According to the cable, “Pointing to examples, Otedola said that while a tanker loading fuel at a refinery in Bahrain usually takes four weeks to arrive in Lagos, comparisons between the bills of lading and dates of arrival of some shipments reflected only a four-day difference, and in other cases, if taken at face value, indicated the journey took nine months. Otedola said 73 shipments from refineries in the Persian Gulf, England, and Venezuela listed delivery times of only one day. NNPC is attempting to get compensation for the over-charge. Otedola went on that most of the fuel traders supplying Nigeria are implicated in over-charging NNPC, and showed a list of 17 companies that supplied fuel in the first quarter of 2004, several of which, he said, are significant players in international markets, such as Trafigura and Vitol. Otedola added that three companies clearly not involved in the scandal are British Petroleum, ChevronTexaco and Shell.”
The most stunning part of the cable is the reported recommendation of Otedola who felt that Nigeria would “save some four billion dollars a year in expenditures on imported fuel” if the NNPC simply stopped contracting with international fuel traders and, instead, negotiated purchases directly from refineries worldwide.
In parenthesis, as background to the position of Mr. Otedola, the document noted as follows: “Prior to deregulation in October 2003, NNPC, then the sole importer of fuel, lost two billion dollars per year because it sold stock to retailers below purchase price. After October 2003, NNPC initially stopped subsidizing fuel sales, letting marketers import fuel to be sold at market prices. However, sources agree that NNPC is back in the business of subsidizing gasoline sales while it maintains a facade of deregulation by encouraging private marketers to import fuel that NNPC purchases at market price. NNPC then sells the fuel to marketers and retailers at a reduced price to ensure that those companies maintain a profit margin while holding consumer prices to informal caps set by the Department of Petroleum Resources.”

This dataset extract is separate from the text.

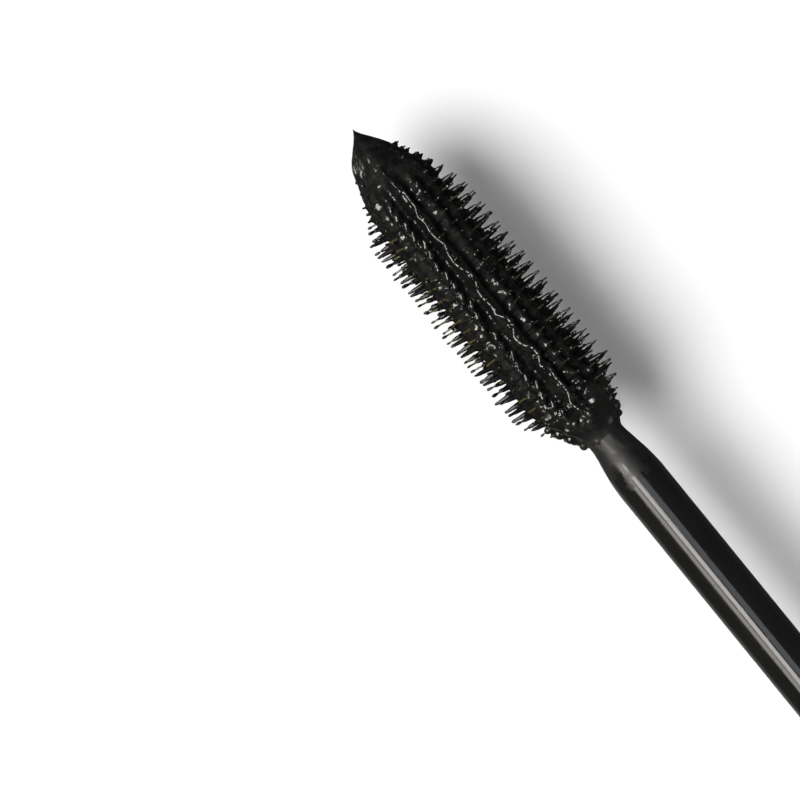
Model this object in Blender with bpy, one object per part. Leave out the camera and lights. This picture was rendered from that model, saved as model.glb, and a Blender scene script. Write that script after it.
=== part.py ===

The American officials then concluded that the allegation that international traders bilked NNPC of hundreds of millions of dollars is yet another example of the poor management of Nigeria's energy sector, and highlights the complex links between crude sales, fuel importation, refinery maintenance, and energy production in the country, and slyly observed that the way NNPC looked the other way while Nigeria was being fleeced was deliberate.

“Otedola is probably right in suggesting that long-standing sweetheart deals between the NNPC and a variety of fuel traders [are] keeping the system inefficient. That may also explain why the [Government of Nigeria, GON] just can't seem to get its refineries running even after spending a billion dollars or more on maintenance contracts over the last four years. Otedola said he initially bid to purchase the Port Harcourt refinery offered for privatization, but he recently told President Obasanjo he will not invest in the refinery so long as NNPC purchases fuel from traders instead of negotiating directly with refineries in other countries and leasing ships itself to deliver fuel to Nigeria. It is not clear if Otedola's assumption that the international traders' stake in Nigeria's current fuel market is the main driver behind the country's refinery woes. But it is clear that the fundamentals of infrastructure security, interim supply stability, and transactional transparency must still be addressed if the GON is to be taken seriously about its efforts to deregulate and largely privatize Nigeria's downstream petroleum sector.”
This cable emerges to confirm the very argument of millions of Nigerians who have been trooping into the streets worldwide since last week in protest of the oil subsidy that the principal problem in the country is corruption and lack of transparency which will swallow whatever is saved from withdrawing the subsidy.